Stonewall operates without democratic structures. Its leaders decide what Stonewall does, to the point that it didn’t campaign on, or often even mention, trans rights until 2015 when growing pressure forced them to take up the issue.
So why the attacks on Stonewall now? These attacks are focused on Stonewall’s position on trans rights and legal reforms such as the Gender Recognition Act (GRA).
However, they must also be seen in the wider context of over a decade of austerity.
The Tories have used LGBTQ+ rights in an attempt to paint themselves as something other than the ‘nasty party’ tainted by the legacy of Section 28. They held garden parties to celebrate the Stonewall Riots, with Stonewall happily in attendance.
Tory party attacks
As the Socialist Party predicted, the Tories proved to be untrustworthy, carrying out GRA reform consultation in a divisive way, helping to whip up the attacks Stonewall is now facing, and not introducing any actual reforms.
Austerity itself has played a role.
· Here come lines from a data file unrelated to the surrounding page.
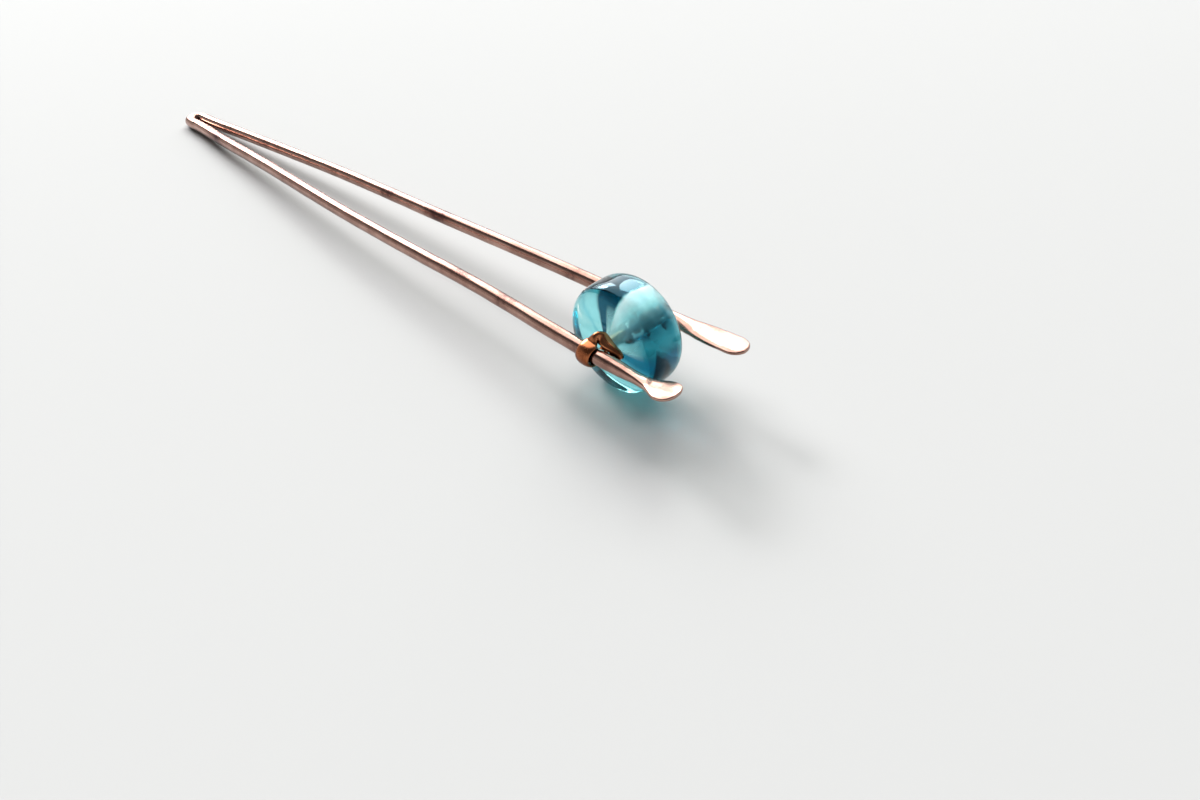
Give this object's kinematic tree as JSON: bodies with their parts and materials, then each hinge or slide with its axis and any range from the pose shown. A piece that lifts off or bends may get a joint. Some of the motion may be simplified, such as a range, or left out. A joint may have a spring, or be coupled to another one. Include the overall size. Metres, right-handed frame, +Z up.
{
  "type": "hair fork",
  "caption": "Hair fork of folded copper wire, its ends hammered into flat paddles, with a clear aqua glass bead wired between the prongs.",
  "frame": {"origin": "on the surface that the fork rests on, under the middle of the whole object's box", "axes": "+X from the bend towards the hammered tips, +Y across the prongs along the bead's hole, +Z up"},
  "size_m": [0.1298, 0.0169, 0.0152],
  "materials": {
    "fork_copper": "polished copper with a light brown patina",
    "aqua_glass": "clear polished glass, aqua blue",
    "binding_copper": "bright copper, more orange than the fork"
  },
  "bodies": {
    "root": {"fork_wire": "fork_copper", "bead": "aqua_glass", "binding_wire": "binding_copper"}
  },
  "joints": []
}
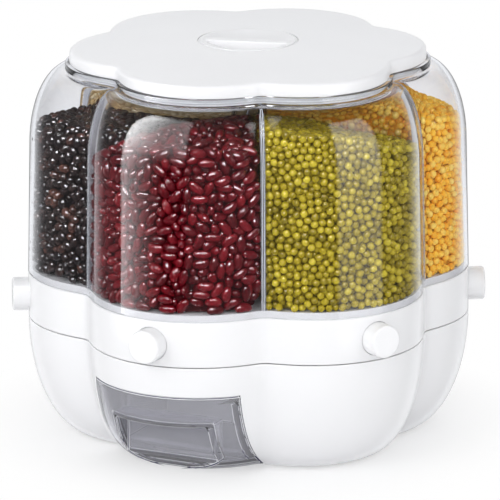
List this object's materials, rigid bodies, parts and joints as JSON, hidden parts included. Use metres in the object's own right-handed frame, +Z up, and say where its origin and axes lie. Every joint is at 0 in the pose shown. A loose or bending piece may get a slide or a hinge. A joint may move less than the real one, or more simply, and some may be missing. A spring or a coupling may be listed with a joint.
{
  "type": "rice dispenser with drawer",
  "caption": "Rotating lobed grain dispenser: a clear compartmented container with push-button gates turns on a white base that holds a pull-out drawer.",
  "frame": {"origin": "centre of the base, on the surface that the feet stand on", "axes": "+Z up along the axis that the container turns on, -Y towards the drawer's front, +X to the right of it"},
  "size_m": [0.289, 0.322, 0.269],
  "materials": {
    "white_gloss": "glossy injection-moulded white",
    "white_inner": "satin moulded white",
    "clear_shell": "clear polished",
    "smoky_clear": "smoky clear polished",
    "silicone": "matte silicone",
    "foot_rubber": "matte rubber",
    "steel": "plain steel",
    "gate_plastic": "satin acetal"
  },
  "bodies": {
    "base": {"base_shell": "white_gloss", "base_plate": "white_inner", "rubber_feet": "foot_rubber", "deck": "white_inner", "drawer_bay": "white_inner", "pivot_post": "steel", "lower_race": "steel", "base_screws": "steel"},
    "carousel": {"button_ring": "white_gloss", "carousel_base": "white_inner", "hopper_floor": "white_inner", "clear_body": "clear_shell", "divider": "clear_shell", "upper_race": "steel", "retaining_washer": "steel", "centre_screw": "steel", "carousel_screws": "steel", "return_spring_1": "steel", "return_spring_2": "steel", "return_spring_3": "steel", "return_spring_4": "steel", "return_spring_5": "steel", "return_spring_6": "steel"},
    "bearing_cage": {"ball_cage": "gate_plastic", "bearing_balls": "steel"},
    "lid": {"lid": "white_gloss", "lid_grip": "white_gloss", "lid_gasket": "silicone"},
    "drawer": {"drawer": "smoky_clear"},
    "button_1": {"button_1": "white_gloss", "gate_1": "gate_plastic"},
    "button_2": {"button_2": "white_gloss", "gate_2": "gate_plastic"},
    "button_3": {"button_3": "white_gloss", "gate_3": "gate_plastic"},
    "button_4": {"button_4": "white_gloss", "gate_4": "gate_plastic"},
    "button_5": {"button_5": "white_gloss", "gate_5": "gate_plastic"},
    "button_6": {"button_6": "white_gloss", "gate_6": "gate_plastic"}
  },
  "joints": [
    {"name": "carousel_turn", "type": "hinge", "parent": "base", "child": "carousel", "pos_m": [0, 0, 0.0905], "axis": [0, 0, 1], "continuous": true},
    {"name": "cage_turn", "type": "hinge", "parent": "base", "child": "bearing_cage", "pos_m": [0, 0, 0.076], "axis": [0, 0, 1], "continuous": true},
    {"name": "lid_lift", "type": "slide", "parent": "carousel", "child": "lid", "axis": [0, 0, 1], "range_m": [0, 0.06]},
    {"name": "drawer_slide", "type": "slide", "parent": "base", "child": "drawer", "axis": [0, -1, 0], "range_m": [0, 0.085]},
    {"name": "button_1_press", "type": "slide", "parent": "carousel", "child": "button_1", "axis": [0, 1, 0], "range_m": [0, 0.0105], "stiffness_N_per_m": 250, "springref_m": -0.004, "deforming": ["return_spring_1"]},
    {"name": "button_2_press", "type": "slide", "parent": "carousel", "child": "button_2", "axis": [-0.866, 0.5, 0], "range_m": [0, 0.0105], "stiffness_N_per_m": 250, "springref_m": -0.004, "deforming": ["return_spring_2"]},
    {"name": "button_3_press", "type": "slide", "parent": "carousel", "child": "button_3", "axis": [-0.866, -0.5, 0], "range_m": [0, 0.0105], "stiffness_N_per_m": 250, "springref_m": -0.004, "deforming": ["return_spring_3"]},
    {"name": "button_4_press", "type": "slide", "parent": "carousel", "child": "button_4", "axis": [0, -1, 0], "range_m": [0, 0.0105], "stiffness_N_per_m": 250, "springref_m": -0.004, "deforming": ["return_spring_4"]},
    {"name": "button_5_press", "type": "slide", "parent": "carousel", "child": "button_5", "axis": [0.866, -0.5, 0], "range_m": [0, 0.0105], "stiffness_N_per_m": 250, "springref_m": -0.004, "deforming": ["return_spring_5"]},
    {"name": "button_6_press", "type": "slide", "parent": "carousel", "child": "button_6", "axis": [0.866, 0.5, 0], "range_m": [0, 0.0105], "stiffness_N_per_m": 250, "springref_m": -0.004, "deforming": ["return_spring_6"]}
  ],
  "couplings": [
    {"joint": "cage_turn", "follows": "carousel_turn", "ratio": 0.5}
  ]
}
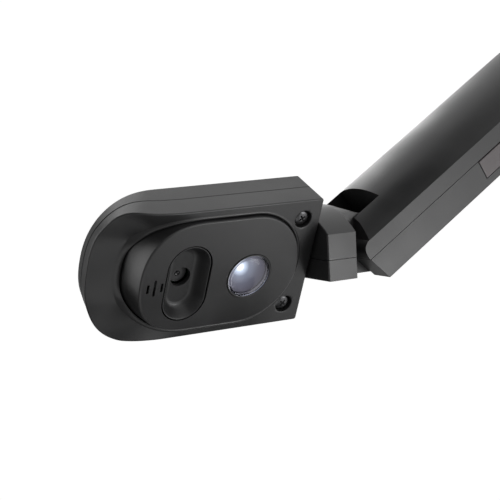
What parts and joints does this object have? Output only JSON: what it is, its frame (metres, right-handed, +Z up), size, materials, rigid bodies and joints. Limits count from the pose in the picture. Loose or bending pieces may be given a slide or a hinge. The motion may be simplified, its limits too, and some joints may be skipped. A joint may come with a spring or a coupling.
{
  "type": "book scanner",
  "caption": "Folding book scanner: weighted base with keys, telescopic column, tilting neck and rolling head that carries a camera in a well, a round work light and a microphone.",
  "frame": {"origin": "middle of the rubber sole, on the desk", "axes": "+Z up; -Y towards the rounded front of the base, where the page lies; +X is the side that carries the side key"},
  "size_m": [0.112, 0.2355, 0.3815],
  "materials": {
    "black_shell": "satin moulded black, fine grain",
    "grey_shell": "satin moulded charcoal, fine grain",
    "dark_key": "satin reddish grey key",
    "clear_lens": "clear polished lens",
    "steel": "plain turned steel",
    "black_steel": "glossy black coated steel",
    "aluminium": "drawn and brushed",
    "rubber": "matt rubber with fine ribs",
    "board": "green circuit board lacquer",
    "lamp": "diffusing, warm white",
    "white_part": "natural acetal"
  },
  "bodies": {
    "base": {"base_top_cover": "black_shell", "base_bottom_shell": "black_shell", "rubber_sole": "rubber", "base_weight": "steel", "button_board": "board", "port_board": "board", "usb_port": "steel", "status_light": "lamp", "fold_pin": "steel", "fold_cap_left": "dark_key", "fold_cap_right": "dark_key", "base_screw_1": "black_steel", "base_screw_2": "black_steel", "base_screw_3": "black_steel", "base_screw_4": "black_steel"},
    "capture_button": {"capture_button": "dark_key"},
    "light_button": {"light_button": "dark_key"},
    "column": {"column_tube": "aluminium", "column_cap": "white_part", "column_foot": "black_shell"},
    "sleeve": {"sleeve_front_shell": "grey_shell", "sleeve_rear_shell": "black_shell", "sleeve_collar": "black_shell", "sleeve_screw_1": "black_steel", "sleeve_screw_2": "black_steel", "neck_pin": "steel", "friction_washer_left": "steel", "friction_washer_right": "steel", "key_board": "board"},
    "side_key": {"side_key": "dark_key"},
    "neck": {"neck_body": "grey_shell", "neck_cover": "grey_shell", "hinge_bush": "steel", "roll_bush": "steel", "neck_screw_1": "black_steel", "neck_screw_2": "black_steel"},
    "head": {"head_back_cover": "black_shell", "head_front_shell": "black_shell", "camera_pad": "black_shell", "lens_well": "black_shell", "camera_board": "board", "camera_barrel": "black_steel", "camera_lens_glass": "clear_lens", "light_board": "board", "light_emitter": "lamp", "light_bezel": "black_shell", "light_lens": "clear_lens", "microphone": "steel", "head_screw_1": "black_steel", "head_screw_2": "black_steel", "roll_spindle": "steel", "roll_nut": "steel"}
  },
  "joints": [
    {"name": "base_fold", "type": "hinge", "parent": "base", "child": "column", "pos_m": [0, 0.066, 0.03], "axis": [1, 0, 0], "range_deg": [0, 90]},
    {"name": "height_slide", "type": "slide", "parent": "column", "child": "sleeve", "axis": [0, 0, 1], "range_m": [0, 0.1]},
    {"name": "neck_tilt", "type": "hinge", "parent": "sleeve", "child": "neck", "pos_m": [0, 0.066, 0.285], "axis": [1, 0, 0], "range_deg": [-38, 121]},
    {"name": "head_roll", "type": "hinge", "parent": "neck", "child": "head", "pos_m": [0, 0.08345, 0.30597], "axis": [0, 0.5234, 0.8521], "range_deg": [-154, 26]},
    {"name": "side_key_press", "type": "slide", "parent": "sleeve", "child": "side_key", "axis": [-1, 0, 0], "range_m": [0, 0.0006], "stiffness_N_per_m": 800, "springref_m": -0.0006},
    {"name": "capture_button_press", "type": "slide", "parent": "base", "child": "capture_button", "axis": [0, 0, -1], "range_m": [0, 0.001], "stiffness_N_per_m": 800, "springref_m": -0.0006},
    {"name": "light_button_press", "type": "slide", "parent": "base", "child": "light_button", "axis": [0, 0, -1], "range_m": [0, 0.001], "stiffness_N_per_m": 800, "springref_m": -0.0006}
  ]
}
After more than a decade of cuts, services are past breaking point. By 2017, around 200 domestic violence victims were turned away from support each day.
Without a labour movement organising united working-class opposition to these attacks, the Tories have sought to use division as a distraction from austerity, targeting trans people, who are in no way to blame for the lack of women’s services. That blame lies with the Tory governments and Labour councils that dutifully pass on Tory cuts.
In this context, Stonewall, and the LGBTQ+ people more broadly, have been targeted for ‘going too far’ in fighting for trans rights. But, unfortunately, fighting is not what Stonewall has been doing. Even this year, Stonewall’s chief executive Nancy Kelley attended the Tory party conference and Carrie Johnson spoke at their fringe event.
Stonewall’s appeals to employers’ morals cannot do what trade unions can achieve in the workplace by bringing workers together to fight the bosses, be that over ‘fire and re-hire’ or discrimination. Look at the UCU higher education union’s current dispute which brings workers together to fight low pay, attacks on pensions, and discrimination on race and gender lines.
We need a fighting movement, bringing together the LGBTQ+ community with other oppressed groups and the wider working class. This can cut across the division capitalism promotes in order to make exploitation easier.
Only by removing the grip of capitalism and fighting for the socialist transformation of society can we bring an end to divide and rule and discrimination and win true liberation for LGBTQ+ and all working-class people.